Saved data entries
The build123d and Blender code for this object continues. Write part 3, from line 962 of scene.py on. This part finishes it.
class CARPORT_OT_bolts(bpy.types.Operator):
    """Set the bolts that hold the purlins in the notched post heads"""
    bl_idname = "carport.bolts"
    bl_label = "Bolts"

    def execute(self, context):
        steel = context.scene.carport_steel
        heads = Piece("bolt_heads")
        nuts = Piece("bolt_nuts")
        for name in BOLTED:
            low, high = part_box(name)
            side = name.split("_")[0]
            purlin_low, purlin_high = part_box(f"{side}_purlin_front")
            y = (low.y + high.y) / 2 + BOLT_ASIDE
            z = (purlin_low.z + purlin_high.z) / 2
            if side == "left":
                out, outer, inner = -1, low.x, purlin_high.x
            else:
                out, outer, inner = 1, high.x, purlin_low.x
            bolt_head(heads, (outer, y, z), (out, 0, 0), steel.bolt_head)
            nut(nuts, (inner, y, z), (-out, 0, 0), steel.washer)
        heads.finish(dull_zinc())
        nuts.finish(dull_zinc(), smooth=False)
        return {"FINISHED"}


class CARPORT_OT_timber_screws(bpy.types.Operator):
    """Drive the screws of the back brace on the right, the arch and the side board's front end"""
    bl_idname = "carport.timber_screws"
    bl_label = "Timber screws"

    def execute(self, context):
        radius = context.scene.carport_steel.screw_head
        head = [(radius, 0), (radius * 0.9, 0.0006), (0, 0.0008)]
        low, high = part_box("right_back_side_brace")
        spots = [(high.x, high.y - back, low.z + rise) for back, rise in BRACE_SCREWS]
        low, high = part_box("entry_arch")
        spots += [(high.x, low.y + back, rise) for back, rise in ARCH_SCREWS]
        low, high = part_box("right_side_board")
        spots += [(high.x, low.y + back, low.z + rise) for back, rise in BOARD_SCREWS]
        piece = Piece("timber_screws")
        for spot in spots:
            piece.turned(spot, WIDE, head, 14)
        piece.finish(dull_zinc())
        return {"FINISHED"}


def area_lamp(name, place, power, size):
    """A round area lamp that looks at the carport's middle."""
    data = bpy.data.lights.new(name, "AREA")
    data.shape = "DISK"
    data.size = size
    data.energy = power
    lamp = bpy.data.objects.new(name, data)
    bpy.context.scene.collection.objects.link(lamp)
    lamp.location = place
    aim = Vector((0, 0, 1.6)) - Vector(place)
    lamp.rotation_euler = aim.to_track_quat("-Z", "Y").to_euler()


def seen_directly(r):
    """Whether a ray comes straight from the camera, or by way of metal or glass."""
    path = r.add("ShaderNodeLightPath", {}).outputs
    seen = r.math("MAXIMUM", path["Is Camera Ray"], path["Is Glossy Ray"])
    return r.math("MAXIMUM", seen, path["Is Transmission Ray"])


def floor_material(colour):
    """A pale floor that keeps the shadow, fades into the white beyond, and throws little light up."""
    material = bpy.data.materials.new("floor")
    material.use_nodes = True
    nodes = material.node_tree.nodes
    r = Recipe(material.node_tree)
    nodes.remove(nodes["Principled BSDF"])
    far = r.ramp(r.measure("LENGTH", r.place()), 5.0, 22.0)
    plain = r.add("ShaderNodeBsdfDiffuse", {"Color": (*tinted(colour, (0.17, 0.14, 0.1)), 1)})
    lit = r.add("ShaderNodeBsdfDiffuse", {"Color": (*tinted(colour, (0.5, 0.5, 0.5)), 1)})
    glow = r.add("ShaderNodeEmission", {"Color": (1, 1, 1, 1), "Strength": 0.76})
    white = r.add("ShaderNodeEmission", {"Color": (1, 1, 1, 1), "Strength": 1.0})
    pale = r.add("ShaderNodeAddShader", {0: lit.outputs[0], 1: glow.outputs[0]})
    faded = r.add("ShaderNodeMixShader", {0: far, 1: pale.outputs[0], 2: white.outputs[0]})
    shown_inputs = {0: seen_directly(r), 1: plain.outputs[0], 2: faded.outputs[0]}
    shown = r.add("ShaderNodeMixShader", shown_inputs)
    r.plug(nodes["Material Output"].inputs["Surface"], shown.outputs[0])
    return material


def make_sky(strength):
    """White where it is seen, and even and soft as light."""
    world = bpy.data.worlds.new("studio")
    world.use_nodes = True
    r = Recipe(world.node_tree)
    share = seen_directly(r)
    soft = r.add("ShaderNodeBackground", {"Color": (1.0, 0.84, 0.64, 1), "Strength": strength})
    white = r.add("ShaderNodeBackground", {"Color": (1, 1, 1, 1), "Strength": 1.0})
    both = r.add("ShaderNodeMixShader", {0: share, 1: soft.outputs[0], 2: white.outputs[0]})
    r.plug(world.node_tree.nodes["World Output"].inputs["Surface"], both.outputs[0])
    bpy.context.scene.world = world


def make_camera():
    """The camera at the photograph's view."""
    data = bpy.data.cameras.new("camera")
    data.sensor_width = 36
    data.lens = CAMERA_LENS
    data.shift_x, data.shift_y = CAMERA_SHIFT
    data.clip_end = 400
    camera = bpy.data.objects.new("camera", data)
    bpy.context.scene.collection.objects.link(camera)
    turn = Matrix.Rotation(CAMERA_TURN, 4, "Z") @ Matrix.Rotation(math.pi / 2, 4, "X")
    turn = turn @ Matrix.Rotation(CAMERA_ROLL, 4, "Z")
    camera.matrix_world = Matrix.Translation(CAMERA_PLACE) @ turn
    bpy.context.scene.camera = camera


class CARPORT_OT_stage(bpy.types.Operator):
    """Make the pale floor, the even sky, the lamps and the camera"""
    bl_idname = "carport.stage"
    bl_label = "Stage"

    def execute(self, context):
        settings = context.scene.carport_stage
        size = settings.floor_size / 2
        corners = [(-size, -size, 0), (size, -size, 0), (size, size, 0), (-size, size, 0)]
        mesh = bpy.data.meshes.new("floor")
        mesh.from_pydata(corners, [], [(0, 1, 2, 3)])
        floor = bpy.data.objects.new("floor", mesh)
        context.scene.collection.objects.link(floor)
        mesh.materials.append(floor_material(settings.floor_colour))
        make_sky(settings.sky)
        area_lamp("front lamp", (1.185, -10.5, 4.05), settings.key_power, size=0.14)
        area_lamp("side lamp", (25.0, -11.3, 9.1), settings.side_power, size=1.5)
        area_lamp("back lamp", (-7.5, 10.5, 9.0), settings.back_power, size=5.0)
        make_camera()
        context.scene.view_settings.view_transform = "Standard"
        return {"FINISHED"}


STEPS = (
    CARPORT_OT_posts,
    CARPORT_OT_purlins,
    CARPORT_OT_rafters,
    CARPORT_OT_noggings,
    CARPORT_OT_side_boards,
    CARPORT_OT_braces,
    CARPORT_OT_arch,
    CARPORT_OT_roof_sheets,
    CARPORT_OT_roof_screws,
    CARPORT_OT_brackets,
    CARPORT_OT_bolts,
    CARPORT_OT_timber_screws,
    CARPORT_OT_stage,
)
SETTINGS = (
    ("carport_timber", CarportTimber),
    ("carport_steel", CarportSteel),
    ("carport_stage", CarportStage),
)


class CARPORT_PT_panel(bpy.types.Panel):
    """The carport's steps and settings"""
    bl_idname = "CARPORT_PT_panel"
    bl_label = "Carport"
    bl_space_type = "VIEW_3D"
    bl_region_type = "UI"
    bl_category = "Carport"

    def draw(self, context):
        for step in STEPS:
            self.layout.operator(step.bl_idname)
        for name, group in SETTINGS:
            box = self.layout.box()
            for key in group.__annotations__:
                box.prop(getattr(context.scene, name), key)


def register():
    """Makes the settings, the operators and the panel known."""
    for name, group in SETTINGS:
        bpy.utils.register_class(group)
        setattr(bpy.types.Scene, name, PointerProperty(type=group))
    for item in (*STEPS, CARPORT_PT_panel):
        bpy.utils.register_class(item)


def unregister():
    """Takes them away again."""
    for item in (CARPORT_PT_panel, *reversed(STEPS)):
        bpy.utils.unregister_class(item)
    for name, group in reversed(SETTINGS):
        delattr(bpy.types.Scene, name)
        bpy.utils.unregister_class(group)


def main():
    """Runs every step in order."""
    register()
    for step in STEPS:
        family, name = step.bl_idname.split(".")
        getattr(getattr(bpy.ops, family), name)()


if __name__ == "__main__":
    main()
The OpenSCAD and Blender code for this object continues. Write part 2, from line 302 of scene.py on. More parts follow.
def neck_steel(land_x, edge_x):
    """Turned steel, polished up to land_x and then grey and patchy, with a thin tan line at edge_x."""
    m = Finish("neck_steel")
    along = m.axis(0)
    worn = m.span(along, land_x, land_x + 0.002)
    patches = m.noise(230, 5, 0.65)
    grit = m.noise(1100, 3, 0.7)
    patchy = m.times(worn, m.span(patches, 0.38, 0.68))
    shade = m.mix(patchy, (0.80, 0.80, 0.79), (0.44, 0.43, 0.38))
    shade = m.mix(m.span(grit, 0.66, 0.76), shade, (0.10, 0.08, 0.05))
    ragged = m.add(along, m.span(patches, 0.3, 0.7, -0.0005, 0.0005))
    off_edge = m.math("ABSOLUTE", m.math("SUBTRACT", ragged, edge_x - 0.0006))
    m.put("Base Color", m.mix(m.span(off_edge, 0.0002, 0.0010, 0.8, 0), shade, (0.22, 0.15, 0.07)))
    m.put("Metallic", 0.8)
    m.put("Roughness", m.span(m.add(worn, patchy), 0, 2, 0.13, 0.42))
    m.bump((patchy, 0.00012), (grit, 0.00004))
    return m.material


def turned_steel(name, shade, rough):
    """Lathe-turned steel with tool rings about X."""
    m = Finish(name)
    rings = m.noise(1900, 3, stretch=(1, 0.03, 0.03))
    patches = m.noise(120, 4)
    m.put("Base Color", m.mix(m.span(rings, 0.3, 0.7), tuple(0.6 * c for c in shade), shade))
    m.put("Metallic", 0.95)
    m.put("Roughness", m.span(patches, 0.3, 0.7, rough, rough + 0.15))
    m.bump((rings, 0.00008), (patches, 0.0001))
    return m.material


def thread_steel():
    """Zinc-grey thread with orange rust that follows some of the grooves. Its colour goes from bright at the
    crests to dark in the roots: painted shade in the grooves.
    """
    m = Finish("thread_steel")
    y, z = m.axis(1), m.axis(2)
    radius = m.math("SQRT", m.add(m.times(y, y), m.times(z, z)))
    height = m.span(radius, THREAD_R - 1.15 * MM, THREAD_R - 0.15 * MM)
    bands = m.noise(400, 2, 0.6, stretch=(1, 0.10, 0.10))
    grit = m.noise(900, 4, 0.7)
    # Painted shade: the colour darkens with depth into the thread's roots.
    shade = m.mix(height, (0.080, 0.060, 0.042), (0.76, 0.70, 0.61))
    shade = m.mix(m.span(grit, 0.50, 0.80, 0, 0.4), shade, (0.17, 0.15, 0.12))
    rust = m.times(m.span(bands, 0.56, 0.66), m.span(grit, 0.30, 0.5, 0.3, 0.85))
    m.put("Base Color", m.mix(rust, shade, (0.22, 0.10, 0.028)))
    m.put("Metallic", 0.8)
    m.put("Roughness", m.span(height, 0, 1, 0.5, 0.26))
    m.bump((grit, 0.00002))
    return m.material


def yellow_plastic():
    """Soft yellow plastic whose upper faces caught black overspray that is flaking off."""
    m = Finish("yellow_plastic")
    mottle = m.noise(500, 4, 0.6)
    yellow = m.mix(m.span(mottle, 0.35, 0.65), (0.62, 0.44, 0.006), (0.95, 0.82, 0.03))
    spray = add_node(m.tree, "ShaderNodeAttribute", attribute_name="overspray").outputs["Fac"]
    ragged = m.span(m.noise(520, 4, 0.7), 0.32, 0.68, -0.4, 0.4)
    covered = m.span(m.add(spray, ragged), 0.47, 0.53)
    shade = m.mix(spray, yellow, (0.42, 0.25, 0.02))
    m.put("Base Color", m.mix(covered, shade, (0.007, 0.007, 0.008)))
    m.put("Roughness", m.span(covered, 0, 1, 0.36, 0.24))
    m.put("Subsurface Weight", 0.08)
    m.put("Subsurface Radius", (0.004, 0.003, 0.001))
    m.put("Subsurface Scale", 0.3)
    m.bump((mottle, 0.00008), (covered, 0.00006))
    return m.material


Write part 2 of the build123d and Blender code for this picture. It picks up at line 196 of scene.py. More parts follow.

OBJECTIVE:
Copy each line of the listing in which the word "More" can be found.

REPLY:
The OpenSCAD and Blender code for this object continues. Write part 2, from line 302 of scene.py on. More parts follow.
Write part 2 of the build123d and Blender code for this picture. It picks up at line 196 of scene.py. More parts follow.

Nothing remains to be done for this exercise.